**SHORT TASK**
Reproduce the material in full, unchanged.

##############################

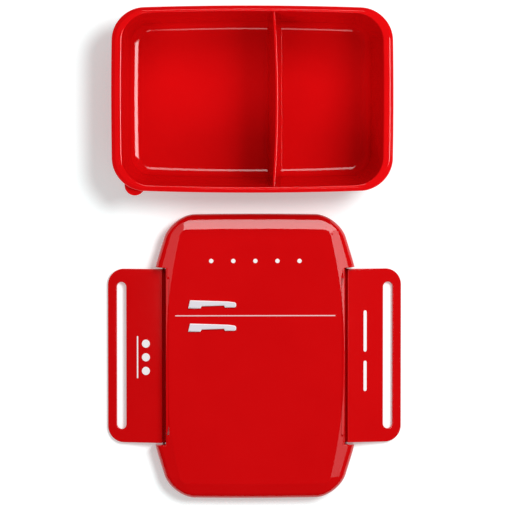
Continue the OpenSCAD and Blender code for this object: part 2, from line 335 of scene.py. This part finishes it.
def plate(name, outlines, low, high, edge, material, place=None):
    """Flat plate with rounded edges from closed outlines; inner outlines become holes."""
    curve = bpy.data.curves.new(name, "CURVE")
    curve.dimensions = "2D"
    curve.fill_mode = "BOTH"
    for outline in outlines:
        spline = curve.splines.new("POLY")
        spline.points.add(len(outline) - 1)
        for point, (x, y) in zip(spline.points, outline):
            point.co = (x * MM, y * MM, 0, 1)
        spline.use_cyclic_u = True
    curve.extrude = ((high - low) / 2 - edge) * MM
    curve.bevel_depth = edge * MM
    curve.bevel_resolution = 3
    curve.offset = -edge * MM
    draft = bpy.data.objects.new(name, curve)
    bpy.context.scene.collection.objects.link(draft)
    bpy.context.view_layer.update()
    mesh = bpy.data.meshes.new_from_object(draft)
    bpy.data.objects.remove(draft)
    bpy.data.curves.remove(curve)
    work = bmesh.new()
    work.from_mesh(mesh)
    bmesh.ops.remove_doubles(work, verts=work.verts, dist=MERGE_DISTANCE * MM)
    for vert in work.verts:
        vert.co.z += (low + high) / 2 * MM
        if place:
            vert.co = Vector(place(*(v / MM for v in vert.co))) * MM
    bmesh.ops.recalc_face_normals(work, faces=work.faces)
    work.to_mesh(mesh)
    work.free()
    return finish_object(name, mesh, material)


def join_objects(name, objects):
    """Joins mesh objects that share one material into the first of them."""
    with bpy.context.temp_override(active_object=objects[0], selected_editable_objects=objects):
        bpy.ops.object.join()
    objects[0].name = name
    return objects[0]


# ---- materials ----

PLASTIC_IOR = 1.49
PLAIN_GLOSS = 0.5
# Faint cyan tint of the paper, painted to take the red bounce light out of the objects' shadows on it
PAPER_LIGHT = (0.85, 0.95, 0.95)
PAPER_SHADE = (0.84, 0.94, 0.94)
# Painted light: the paper's glow, which lightens the objects' shadows on it
PAPER_GLOW = 0.3


def new_material(name):
    material = bpy.data.materials.new(name)
    material.use_nodes = True
    nodes = material.node_tree.nodes
    return material, nodes, material.node_tree.links, nodes["Principled BSDF"]


def noise(nodes, links, scale, detail=3.0, stretch=(1, 1, 1)):
    """Noise in the object's own space, so that it stays with the piece."""
    place = nodes.new("ShaderNodeTexCoord")
    mapping = nodes.new("ShaderNodeMapping")
    mapping.inputs["Scale"].default_value = stretch
    texture = nodes.new("ShaderNodeTexNoise")
    texture.inputs["Scale"].default_value = scale
    texture.inputs["Detail"].default_value = detail
    links.new(place.outputs["Object"], mapping.inputs["Vector"])
    links.new(mapping.outputs["Vector"], texture.inputs["Vector"])
    return texture.outputs["Fac"]


def spread(nodes, links, source, low, high):
    """Maps 0.3 to 0.7 of a noise onto low to high; an off or on value gives low or high."""
    ranged = nodes.new("ShaderNodeMapRange")
    ranged.inputs["From Min"].default_value = 0.3
    ranged.inputs["From Max"].default_value = 0.7
    ranged.inputs["To Min"].default_value = low
    ranged.inputs["To Max"].default_value = high
    links.new(source, ranged.inputs["Value"])
    return ranged.outputs["Result"]


def two_tone(nodes, links, source, first, second):
    mix = nodes.new("ShaderNodeMix")
    mix.data_type = "RGBA"
    mix.inputs["A"].default_value = (*first, 1)
    mix.inputs["B"].default_value = (*second, 1)
    links.new(source, mix.inputs["Factor"])
    return mix.outputs["Result"]


def bump(nodes, links, source, distance, strength, bsdf):
    node = nodes.new("ShaderNodeBump")
    node.inputs["Distance"].default_value = distance
    node.inputs["Strength"].default_value = strength
    links.new(source, node.inputs["Height"])
    links.new(node.outputs["Normal"], bsdf.inputs["Normal"])


def gloss_plastic(name, colour, deeper, rough_low, rough_high):
    """Injection-moulded gloss: a faint flow mottle, fine handling marks and a barely uneven skin.

    It has no gloss of its own inside another reflection, so walls don't repeat nearby highlights.
    """
    material, nodes, links, bsdf = new_material(name)
    mottle = spread(nodes, links, noise(nodes, links, scale=22, detail=4), 0, 1)
    links.new(two_tone(nodes, links, mottle, colour, deeper), bsdf.inputs["Base Color"])
    marks = noise(nodes, links, scale=900, detail=6, stretch=(0.25, 1.6, 1))
    links.new(spread(nodes, links, marks, rough_low, rough_high), bsdf.inputs["Roughness"])
    skin = noise(nodes, links, scale=160, detail=2)
    bump(nodes, links, skin, distance=0.00002, strength=0.25, bsdf=bsdf)
    bsdf.inputs["IOR"].default_value = PLASTIC_IOR
    ray = nodes.new("ShaderNodeLightPath").outputs["Is Glossy Ray"]
    links.new(spread(nodes, links, ray, PLAIN_GLOSS, 0), bsdf.inputs["Specular IOR Level"])
    return material


def ink(name, colour, deeper):
    """Pad-printed ink: dry, slightly uneven in cover."""
    material, nodes, links, bsdf = new_material(name)
    cover = spread(nodes, links, noise(nodes, links, scale=1400, detail=4), 0, 1)
    links.new(two_tone(nodes, links, cover, colour, deeper), bsdf.inputs["Base Color"])
    links.new(spread(nodes, links, noise(nodes, links, scale=700), 0.35, 0.5), bsdf.inputs["Roughness"])
    return material


def silicone():
    material, nodes, links, bsdf = new_material("silicone_seal")
    tone = spread(nodes, links, noise(nodes, links, scale=60), 0, 1)
    links.new(
        two_tone(nodes, links, tone, (0.72, 0.72, 0.69), (0.64, 0.64, 0.61)),
        bsdf.inputs["Base Color"],
    )
    links.new(spread(nodes, links, noise(nodes, links, scale=500), 0.42, 0.6), bsdf.inputs["Roughness"])
    bsdf.inputs["Subsurface Weight"].default_value = 0.15
    bsdf.inputs["Subsurface Radius"].default_value = (0.002, 0.002, 0.002)
    return material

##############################

**OUTPUT OF THE EXERCISE**
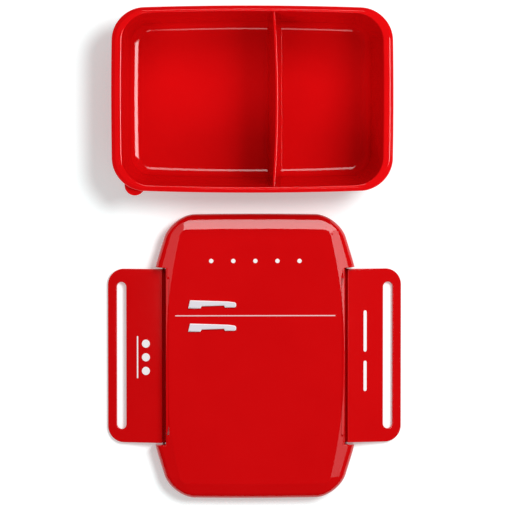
Continue the OpenSCAD and Blender code for this object: part 2, from line 335 of scene.py. This part finishes it.
def plate(name, outlines, low, high, edge, material, place=None):
    """Flat plate with rounded edges from closed outlines; inner outlines become holes."""
    curve = bpy.data.curves.new(name, "CURVE")
    curve.dimensions = "2D"
    curve.fill_mode = "BOTH"
    for outline in outlines:
        spline = curve.splines.new("POLY")
        spline.points.add(len(outline) - 1)
        for point, (x, y) in zip(spline.points, outline):
            point.co = (x * MM, y * MM, 0, 1)
        spline.use_cyclic_u = True
    curve.extrude = ((high - low) / 2 - edge) * MM
    curve.bevel_depth = edge * MM
    curve.bevel_resolution = 3
    curve.offset = -edge * MM
    draft = bpy.data.objects.new(name, curve)
    bpy.context.scene.collection.objects.link(draft)
    bpy.context.view_layer.update()
    mesh = bpy.data.meshes.new_from_object(draft)
    bpy.data.objects.remove(draft)
    bpy.data.curves.remove(curve)
    work = bmesh.new()
    work.from_mesh(mesh)
    bmesh.ops.remove_doubles(work, verts=work.verts, dist=MERGE_DISTANCE * MM)
    for vert in work.verts:
        vert.co.z += (low + high) / 2 * MM
        if place:
            vert.co = Vector(place(*(v / MM for v in vert.co))) * MM
    bmesh.ops.recalc_face_normals(work, faces=work.faces)
    work.to_mesh(mesh)
    work.free()
    return finish_object(name, mesh, material)


def join_objects(name, objects):
    """Joins mesh objects that share one material into the first of them."""
    with bpy.context.temp_override(active_object=objects[0], selected_editable_objects=objects):
        bpy.ops.object.join()
    objects[0].name = name
    return objects[0]


# ---- materials ----

PLASTIC_IOR = 1.49
PLAIN_GLOSS = 0.5
# Faint cyan tint of the paper, painted to take the red bounce light out of the objects' shadows on it
PAPER_LIGHT = (0.85, 0.95, 0.95)
PAPER_SHADE = (0.84, 0.94, 0.94)
# Painted light: the paper's glow, which lightens the objects' shadows on it
PAPER_GLOW = 0.3


def new_material(name):
    material = bpy.data.materials.new(name)
    material.use_nodes = True
    nodes = material.node_tree.nodes
    return material, nodes, material.node_tree.links, nodes["Principled BSDF"]


def noise(nodes, links, scale, detail=3.0, stretch=(1, 1, 1)):
    """Noise in the object's own space, so that it stays with the piece."""
    place = nodes.new("ShaderNodeTexCoord")
    mapping = nodes.new("ShaderNodeMapping")
    mapping.inputs["Scale"].default_value = stretch
    texture = nodes.new("ShaderNodeTexNoise")
    texture.inputs["Scale"].default_value = scale
    texture.inputs["Detail"].default_value = detail
    links.new(place.outputs["Object"], mapping.inputs["Vector"])
    links.new(mapping.outputs["Vector"], texture.inputs["Vector"])
    return texture.outputs["Fac"]


def spread(nodes, links, source, low, high):
    """Maps 0.3 to 0.7 of a noise onto low to high; an off or on value gives low or high."""
    ranged = nodes.new("ShaderNodeMapRange")
    ranged.inputs["From Min"].default_value = 0.3
    ranged.inputs["From Max"].default_value = 0.7
    ranged.inputs["To Min"].default_value = low
    ranged.inputs["To Max"].default_value = high
    links.new(source, ranged.inputs["Value"])
    return ranged.outputs["Result"]


def two_tone(nodes, links, source, first, second):
    mix = nodes.new("ShaderNodeMix")
    mix.data_type = "RGBA"
    mix.inputs["A"].default_value = (*first, 1)
    mix.inputs["B"].default_value = (*second, 1)
    links.new(source, mix.inputs["Factor"])
    return mix.outputs["Result"]


def bump(nodes, links, source, distance, strength, bsdf):
    node = nodes.new("ShaderNodeBump")
    node.inputs["Distance"].default_value = distance
    node.inputs["Strength"].default_value = strength
    links.new(source, node.inputs["Height"])
    links.new(node.outputs["Normal"], bsdf.inputs["Normal"])


def gloss_plastic(name, colour, deeper, rough_low, rough_high):
    """Injection-moulded gloss: a faint flow mottle, fine handling marks and a barely uneven skin.

    It has no gloss of its own inside another reflection, so walls don't repeat nearby highlights.
    """
    material, nodes, links, bsdf = new_material(name)
    mottle = spread(nodes, links, noise(nodes, links, scale=22, detail=4), 0, 1)
    links.new(two_tone(nodes, links, mottle, colour, deeper), bsdf.inputs["Base Color"])
    marks = noise(nodes, links, scale=900, detail=6, stretch=(0.25, 1.6, 1))
    links.new(spread(nodes, links, marks, rough_low, rough_high), bsdf.inputs["Roughness"])
    skin = noise(nodes, links, scale=160, detail=2)
    bump(nodes, links, skin, distance=0.00002, strength=0.25, bsdf=bsdf)
    bsdf.inputs["IOR"].default_value = PLASTIC_IOR
    ray = nodes.new("ShaderNodeLightPath").outputs["Is Glossy Ray"]
    links.new(spread(nodes, links, ray, PLAIN_GLOSS, 0), bsdf.inputs["Specular IOR Level"])
    return material


def ink(name, colour, deeper):
    """Pad-printed ink: dry, slightly uneven in cover."""
    material, nodes, links, bsdf = new_material(name)
    cover = spread(nodes, links, noise(nodes, links, scale=1400, detail=4), 0, 1)
    links.new(two_tone(nodes, links, cover, colour, deeper), bsdf.inputs["Base Color"])
    links.new(spread(nodes, links, noise(nodes, links, scale=700), 0.35, 0.5), bsdf.inputs["Roughness"])
    return material


def silicone():
    material, nodes, links, bsdf = new_material("silicone_seal")
    tone = spread(nodes, links, noise(nodes, links, scale=60), 0, 1)
    links.new(
        two_tone(nodes, links, tone, (0.72, 0.72, 0.69), (0.64, 0.64, 0.61)),
        bsdf.inputs["Base Color"],
    )
    links.new(spread(nodes, links, noise(nodes, links, scale=500), 0.42, 0.6), bsdf.inputs["Roughness"])
    bsdf.inputs["Subsurface Weight"].default_value = 0.15
    bsdf.inputs["Subsurface Radius"].default_value = (0.002, 0.002, 0.002)
    return material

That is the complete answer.